Key analytical takeaways

  • Tenant secrecy isn’t a red flag by itself—but it’s a political liability. Boards increasingly demand named operators and binding limits on water, diesel runtime, noise, and substation builds before they rezone farmland. Mooresville’s resistance tracks that national pattern. 
  • Jobs vs. land conversion. In exchange for 200 or so permanent jobs, the town would permanently transform hundreds of rural acres and add industrial load to the grid/water systems. That trade-off is why data-center siting triggers fiercer pushback than warehouses or factories in farm areas.
  • Megaregional growth is real; so are siting consequences. PAM’s growth machine will keep attracting hyperscale projects. The policy question is whether towns channel them to already-industrial nodes (brownfields, existing business parks, power corridors) or allow greenfield conversions like Earnhardt Farms.
  • Farmland loss is cumulative and hard to reverse. AFT’s 2040 scenarios show how diffuse, parcel-by-parcel decisions add up to South-Carolina-sized losses. Data centers and solar are not the only drivers—but they are emerging ones, and they concentrate on exactly the flat, well-served tracts farmers also need. 

What to watch next

  1. Formal staff reports & conditions. If the town drafts denial findings (or conditional approval terms), look for thresholds on named tenantwater use capsdiesel generator hourssound limits, and setbacks
  2. Annexation vs. county fallback. If Mooresville says no, does Tract pivot to a county-level path or another PAM municipality? Virginia’s recent judicial smack-down shows timing and process matter.
  3. Farmland policy overlay. Whether North Carolina follows Michigan/New York in centralizing siting—or empowers towns to safeguard ag land—will shape hundreds of similar fights across the Piedmont. 

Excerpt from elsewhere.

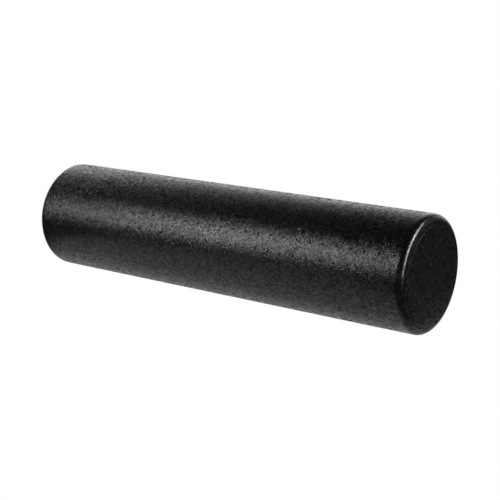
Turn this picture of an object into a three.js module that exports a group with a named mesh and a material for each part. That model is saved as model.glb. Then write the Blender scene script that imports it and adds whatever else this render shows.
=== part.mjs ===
// A firm foam roller for massage and stretching, a nominal 6 inches across and 24 inches long.
//
// The roller is one solid block of expanded polypropylene (EPP) bead foam, fused by steam in a
// two-part mould. It has no core, cap, cover or fastener, so the whole object is one piece.
// Each end is a flat round plateau, left by the mould's end plate and standing a little proud,
// with a flat ledge round it and then the rounded edge that leads onto the rolling surface.
//
// Millimetres. X runs along the roller's axis and Z is up. The roller lies on its side, and the
// origin is on the ground under its middle.

import * as THREE from 'three';

// Driving dimensions
const LENGTH = 612; // a nominal 24 inches, over both end plateaus
const DIAMETER = 152.4; // rolling surface, 6 inches
const EDGE_RADIUS = 8.5; // rounding between the rolling surface and each end
const PLATEAU_HEIGHT = 0.4; // how far each end plateau stands proud of its ledge
const PLATEAU_BEVEL = 0.4; // slope round the plateau's rim
const LEDGE_WIDTH = 6.2; // flat ledge between the plateau and the rounded edge
const FACETS = 64; // flats round the roller, a multiple of 4, wide enough for it to lie still
const EDGE_STEPS = 8; // facets across each rounded edge

// Sizes that follow from them
const FACET_ANGLE = (2 * Math.PI) / FACETS;
const RADIUS = DIAMETER / 2;
const AXIS_HEIGHT = RADIUS * Math.cos(FACET_ANGLE / 2); // a flat facet lies on the ground
const LEDGE_AT = LENGTH / 2 - PLATEAU_HEIGHT;
const EDGE_CENTRE_AT = LEDGE_AT - EDGE_RADIUS;
const EDGE_CENTRE_RADIUS = RADIUS - EDGE_RADIUS;
const PLATEAU_RADIUS = EDGE_CENTRE_RADIUS - LEDGE_WIDTH;

// The half outline from the middle of an end face out to the rolling surface: x is the distance
// from the roller's axis and y the distance along it from the roller's middle.
function endOutline() {
  const points = [
    new THREE.Vector2(0, LENGTH / 2),
    new THREE.Vector2(PLATEAU_RADIUS - PLATEAU_BEVEL, LENGTH / 2),
    new THREE.Vector2(PLATEAU_RADIUS, LEDGE_AT),
  ];
  for (let step = 0; step <= EDGE_STEPS; step += 1) {
    const angle = (Math.PI / 2) * (1 - step / EDGE_STEPS);
    points.push(new THREE.Vector2(
      EDGE_CENTRE_RADIUS + EDGE_RADIUS * Math.cos(angle),
      EDGE_CENTRE_AT + EDGE_RADIUS * Math.sin(angle),
    ));
  }
  return points;
}

// The whole outline, from the axis at the -X end to the axis at the +X end.
function rollerOutline() {
  const nearEnd = endOutline();
  const farEnd = nearEnd.map((point) => new THREE.Vector2(point.x, -point.y));
  return [...farEnd, ...nearEnd.reverse()];
}

function foamBody() {
  const geometry = new THREE.LatheGeometry(rollerOutline(), FACETS, FACET_ANGLE / 2);
  const material = new THREE.MeshStandardMaterial({ color: 0x1b1b1c, roughness: 0.42, metalness: 0 });
  const mesh = new THREE.Mesh(geometry, material);
  mesh.name = 'foam_body';
  mesh.rotation.z = -Math.PI / 2; // the lathe's axis, Y, turns onto X
  mesh.position.z = AXIS_HEIGHT;
  return mesh;
}

const roller = new THREE.Group();
roller.add(foamBody());

export default roller;
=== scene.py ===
"""A black bead-foam massage roller lying on a pale studio floor.

The roller is one block of expanded polypropylene (EPP): foam beads that steam has fused in a
two-part mould. Its skin is built bead by bead. Each bead is a cell of a Voronoi pattern, pressed
flat by the mould, with a fine crease round it. The mould also left rows of small vent marks, a
raised parting line along each side, and a plateau and a ledge on each end.

Lengths of the skin are in millimetres until its mesh is made, and all else is in metres.
"""

import math

import bpy
import numpy as np
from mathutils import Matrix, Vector
from mathutils.geometry import delaunay_2d_cdt


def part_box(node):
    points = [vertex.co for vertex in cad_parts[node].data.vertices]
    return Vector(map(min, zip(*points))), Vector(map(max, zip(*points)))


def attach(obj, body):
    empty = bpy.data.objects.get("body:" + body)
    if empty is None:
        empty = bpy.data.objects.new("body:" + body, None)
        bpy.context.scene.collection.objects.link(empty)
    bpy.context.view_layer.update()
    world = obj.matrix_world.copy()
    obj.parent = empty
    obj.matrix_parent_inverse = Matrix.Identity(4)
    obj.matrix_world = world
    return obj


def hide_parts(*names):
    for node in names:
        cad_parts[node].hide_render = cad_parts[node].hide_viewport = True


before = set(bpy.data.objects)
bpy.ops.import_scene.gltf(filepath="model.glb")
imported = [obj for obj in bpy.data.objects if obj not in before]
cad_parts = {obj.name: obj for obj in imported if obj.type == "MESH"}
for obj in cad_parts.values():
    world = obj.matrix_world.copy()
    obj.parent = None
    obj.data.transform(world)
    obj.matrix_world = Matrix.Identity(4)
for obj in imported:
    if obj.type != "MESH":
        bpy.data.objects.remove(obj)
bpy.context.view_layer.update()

MM = 0.001
SEED = 24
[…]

The Earnhardt case isn’t a celebrity sideshow. It’s a bellwether: whether megaregional tech growth will be steered to appropriate industrial corridors—or allowed to carve up high-value rural landscapes under a veil of tenant secrecy. Mooresville’s decision will echo across the Piedmont Atlantic and into national debates over food security, local control, and where the AI economy belongs.